278. Mr Rahman was required to particularise the promotions in issue following the aborted hearing in July 2012. Mr Rahman's Further Amended Statement of Claim, particularised six job applications made by Mr Rahman, being:
a) an APS6 position applied for on or about 24 June 2008 (which is no longer pressed by Mr Rahman and pre dates any Code of Conduct issue or Mr Rahman joining the CPSU in October 2008);
b) an APS6 position applied for on or about 2 February 2010 (Application 1);
c) an APS5 position applied for on or about 26 June 2010 (Application 2);
d) an APS6 position applied for on or about 29 June 2010 (Application 3);
e) an APS5 position applied for on or about 8 November 2010 (Application 4); and
f) an APS5 position applied for on or about 22 October 2011 (Application 6).
279. These particulars did not survive the redrafting that resulted in the current version of the statement of claim. Indeed, no particularisation of any particular job application appears in the statement of claim. Nevertheless, Mr Rahman confirmed he would rely on the last five applications particularised in the Further Amended Statement of Claim.
280. Mr Rahman's affidavit evidence refers only to three of the relevant applications for positions senior to an APS4 role following the imposition of a sanction under the Code of Conduct. Mr Rahman's evidence refers to:
a) an application for an APS6 position in July 2010;
b) an application for an APS6 position in March 2011; and
c) an application for an APS5 position in October 2011.
281. With respect to applications for promotion, the gravamen of the allegation appears to be that Mr Glanville influenced the outcome of each of Mr Rahman's applications. At [23] of the third Rahman affidavit he states:
I have been short listed three times for APS6 positions. In two of these occasions, I was the only member from my team to be short listed. I have also been short listed three times for APS5 positions. On every occasion, I believe Mr Glanville has exerted his influence to prevent my possible promotion by issuing Code of Conduct charges.
282. Mr Rahman's belief is inadmissible at least as to the truth of it. In any event, Mr Glanville refutes this allegation at [91] of his affidavit:
I have never contrived any charge against [Mr Rahman] or had any improper influence on [Mr Rahman's] applications for promotion.
283. Mr Glanville has played a very limited role in Mr Rahman's applications for promotion, being to "provide the Executive Level 2 comments in relation to Referee reports provided to [Mr Rahman's] Manager".
284. Ms Reid, a Project Officer in the ATO Recruitment & Workforce Delivery (R&WD) team gave evidence about the six shortlisted applications Mr Rahman has made. She also gave comprehensive, and useful, evidence about the ATO's recruitment processes. She was subjected to minimal cross-examination and her evidence was not challenged. I accept her evidence.
285. Mr Rahman's complaints about three applications for promotion primarily concern referee reports which Mr Glanville was required to complete. Mr Rahman's case appears to assume that Mr Glanville's comments were adverse to Mr Rahman and in turn would have adversely influenced all persons dealing with his promotion.

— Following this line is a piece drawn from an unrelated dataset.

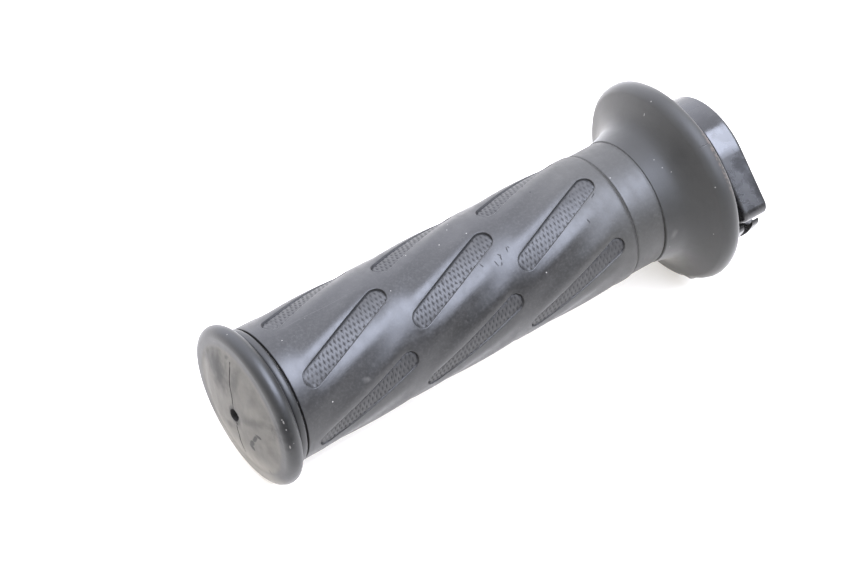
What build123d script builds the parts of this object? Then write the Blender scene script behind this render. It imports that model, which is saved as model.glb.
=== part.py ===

286. Ms Reid was not cross examined on any aspect of her evidence relating to the role of the referee reports in the recruitment process. Specifically, she gave evidence that the referee reports played no part in the initial stages and are considered after any interviews are conducted.
287. Ms Reid explains how such reports fit into the ATO's recruitment processes as follows:
[After interviews are conducted], referee reports for internal applicants which were requested at or around the time the interview invitation was sent out are reviewed. Myself or one of my colleagues will review the referee reports. We assign the reports into two groups: positive or adverse. If there is adverse information, and a candidate has scored sufficiently in the interview stage process, they will be provided a right of reply.
288. Ms Reid also gives evidence to the effect that referee reports are not given any weighting, but are factored into whether a candidate will be assessed suitable or unsuitable.
(Footnotes omitted.)
98 Thereafter, the primary judge dealt with the circumstances of each of the applications for promotion, including a comprehensive account of the factual circumstances concerning Application 6 in October 2011. It should be noted that the appellant's complaint in his own evidence was based on his suspicion that Mr Glanville had adversely affected his prospects by making adverse comments passed on to others dealing with his applications. That thesis was rejected.
99 The particular circumstances of Application 6 were not a particular focus of attention. To the extent that they were raised by the appellant's case they fell clearly within the general findings which rejected that case, to which I have already referred.
100 The third matter about which there was no factual conclusion concerned the allegation of victimisation dealt with under Issue 20. Mr Rahman had made a "whistleblower report" on 2 February 2012. The primary judge recorded (at [271]-[272]):
271. Mr Rahman conceded in cross-examination that he had not been told that his complaint would not be investigated.
272. The APSC has not yet concluded its investigation into Mr Rahman's whistleblower report.
(Footnotes omitted.)
101 Apart from the general complaint that none of the matters after 2 May 2011 should have been excluded from consideration no particular submission was addressed specifically to this issue. In light of the factual finding that the complaint was being considered and the investigation was not then complete it seems obvious that no cogent case of victimisation had by then emerged. There was no practical prejudice to Mr Rahman in this particular issue not being dealt with more conclusively.
102 Accordingly, in my view, none of the matters to which I have referred provides the occasion to consider even partial relief on the appeal, because there is no reasonable prospect of further, formal, consideration of those matters by the primary judge resulting in the grant of any relief.